El pasadizo que delimita al río es tan sumamente estrecho que solamente permite el paso de los visitantes uno detrás de otro, teniendo cuidado de llevar la mochila, si es que se lleva, en la mano, pues al tenerla colgada en la espalda puede dar origen a que pueda chocar con cualquier saliente de la roca, pierdas el equilibrio y te precipites al cauce del río.
 
 
Otra solución es pasar, cuando la roca te dificulta el paso, cogido a ella mirándola cara a cara, como el que siente el ímpetu de decirle a la roca, te voy a dominar, mientras el macuto se recrea mirando al río.
 
 
En determinados momentos el paso se pone tan dificultoso, parece que lo construyeron de tal manera para hacer más emocionante el recorrido, que tienes que ir lanzando tu equipaje por delante y pasar arrastrándote por debajo de la roca que te ha cortado el paso.
 
                    Antonio y María en la Cueva de las Palomas
 
Un poco más lejos, respirando profundamente por haber logrado la hazaña de pasar, río arriba, el valle se abre dejando atrás el desfiladero de los Cahorros, con sus paredes cortadas a pico, formadas, quizás, por la erosión de un antiguo glacial.
 
 
 
Seguimos un poco más adelante, pero el tiempo se nos ha echado encima y un apetito feroz, a consecuencia de la caminata nos acosa; paramos para repostar fuerzas y devoramos con avidez la rica tortilla que nos había preparado nuestra madre, sin embargo bien alimentado por las experiencias vividas, enriquecido por tantas emotivas escenas.

Después de este descanso decidimos emprender el camino deshaciendo lo ya andado.
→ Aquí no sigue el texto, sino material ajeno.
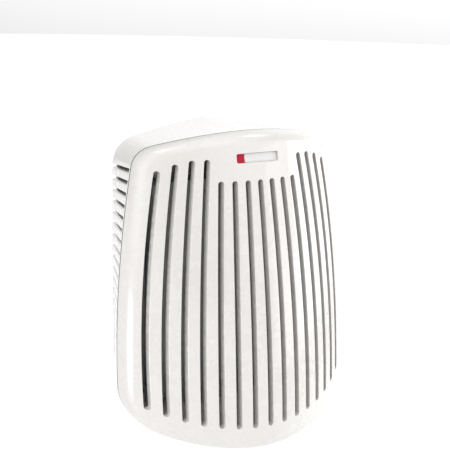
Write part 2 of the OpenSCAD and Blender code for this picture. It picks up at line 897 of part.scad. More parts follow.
front_cover();
window_lens();
indicator_card();
indicator_dye();
strip_carrier();
filter_frame();
carbon_media();
dust_screen();
filter_pull_tab();
rear_housing();
intake_deck();
deck_gasket();
deck_screws();
wall_bumpers();
plug_insert();
neutral_blade();
line_blade();
plug_screws();
neutral_terminal();
line_terminal();
neutral_lead();
line_lead();
motor_lead();
thermal_fuse();
speed_switch();
speed_capacitor();
stator_core();
coil_bobbin();
motor_winding();
shading_rings();
front_bracket();
rear_bracket();
front_bush();
rear_bush();
motor_screws();
rotor_core();
motor_shaft();
impeller();
impeller_clip();
switch_knob();
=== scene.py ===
"""Looks of a plug-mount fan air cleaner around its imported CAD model; millimetres until a mesh is made."""

import functools
import math

import bmesh
import bpy
import numpy as np
from mathutils import Matrix, Vector
from mathutils.geometry import delaunay_2d_cdt
from mathutils.kdtree import KDTree


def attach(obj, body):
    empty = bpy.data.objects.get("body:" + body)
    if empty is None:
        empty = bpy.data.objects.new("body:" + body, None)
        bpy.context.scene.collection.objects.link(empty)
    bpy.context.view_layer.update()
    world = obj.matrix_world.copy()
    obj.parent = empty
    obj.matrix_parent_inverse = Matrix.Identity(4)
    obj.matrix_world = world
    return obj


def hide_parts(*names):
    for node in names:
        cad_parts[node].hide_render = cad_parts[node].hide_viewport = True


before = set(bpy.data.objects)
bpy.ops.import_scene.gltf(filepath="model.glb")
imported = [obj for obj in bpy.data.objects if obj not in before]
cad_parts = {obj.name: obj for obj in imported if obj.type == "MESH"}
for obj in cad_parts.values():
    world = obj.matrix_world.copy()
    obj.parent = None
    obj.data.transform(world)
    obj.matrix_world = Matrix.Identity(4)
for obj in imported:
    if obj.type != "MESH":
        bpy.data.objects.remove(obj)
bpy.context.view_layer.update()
MM = 0.001

# ---- camera ----
AZIMUTH = 28.91  # the camera stands this far round to the left
ELEVATION = 15.76
ROLL = 1.51
DISTANCE = 532.86  # from the plug along the line of sight
PLUG_RIGHT = -15.195  # where the plug lies from the middle of the view
PLUG_UP = 45.951
LENS = 75.886
SENSOR = 36


def add_camera():
    a, e, r = (math.radians(v) for v in (AZIMUTH, ELEVATION, ROLL))
    back = Vector((-math.sin(a) * math.cos(e), -math.cos(a) * math.cos(e), math.sin(e)))
    level = (-back).cross(Vector((0, 0, 1))).normalized()
    upright = level.cross(-back)
    right = math.cos(r) * level + math.sin(r) * upright
    up = -math.sin(r) * level + math.cos(r) * upright
    data = bpy.data.cameras.new("camera")
    data.lens = LENS
    data.sensor_width = SENSOR
    data.clip_start = 0.01
    data.clip_end = 20
    cam = bpy.data.objects.new("camera", data)
    bpy.context.scene.collection.objects.link(cam)
    turn = Matrix((right, up, back)).transposed().to_4x4()
    place = (back * DISTANCE - right * PLUG_RIGHT - up * PLUG_UP) * MM
    cam.matrix_world = Matrix.Translation(place) @ turn
    bpy.context.scene.camera = cam


add_camera()

# ---- shape of the shells ----
COVER_TOP = 17.4
COVER_BOTTOM = -145.6
COVER_HALF_W = 68.2
COVER_WALL = 2.4
COVER_FRONT = 4.5  # depth of the cover's front wall
COVER_ROLL = 5
TOP_ARC = 153  # radius of the cover's top edge
SIDE_ARC = 620
LOW_ARC = 175
WIDEST_Z = -118  # height where the cover is widest
FACE_DEPTH = 68.2  # of the face in front of the back, at the plug's height
FACE_LEAN = 0.239
FACE_ARCH = 0.0006  # bend of the face from top to bottom
FACE_DROP = 25.5  # how far the face falls back at FACE_STATION from the middle
FACE_CURL = 1.5  # and how much more, in a term that grows faster outwards
FACE_STATION = 60
TOP_MIDDLE = -64  # height of the point that the rims lean towards
SEAM = 5.5  # depth of the cover's edge behind its face
SEAM_GAP = 0.6
HOUSING_WALL = 2.2
HOUSING_ROLL = 7
LIP = 0.4  # rounding of the edges of the front slots and the window
RIM_OUTER = 0.18  # softening of the outer edge of the cover's rim
RIM_EDGE = 0.2  # and of a rim's other edges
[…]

Pasamos de nuevo por la “Cueva de las Palomas”, el desfiladero y el puente colgante….
 
 
 
 
 
Con nuestros ojos llenos de asombro por el paisaje que hemos contemplado a tan poca distancia de Granada, cansados, pero contentos, y victoriosos por la hazaña realizada, después de cruzar el pueblo de Monachil, allí abajo nos esperaba el amarillo tranvía de la Zubia que de nuevo nos traería a la ciudad.
 
 
Desde la ventanilla del tranvía, teniendo como fondo la musicalidad, del chirriar, de las ruedas sobre los railes, vamos contemplando como el sol comienza a ponerse por Sierra Elvira mientras el cielo se tiñe de rojo aterciopelado.
 
 
Nuestro cuerpo girando y volviendo la vista hacia atrás intenta recopilar toda la belleza percibida durante el día echando un cerrojazo para que quede guardada para siempre, hasta este momento, en que mis dedos tecleando el ordenar, hacen revivir los sucesos agradables del pasado, cómo carcelero abre la puerta del baúl de los recuerdos y la deja en libertad.

                                          José Medina Villalba.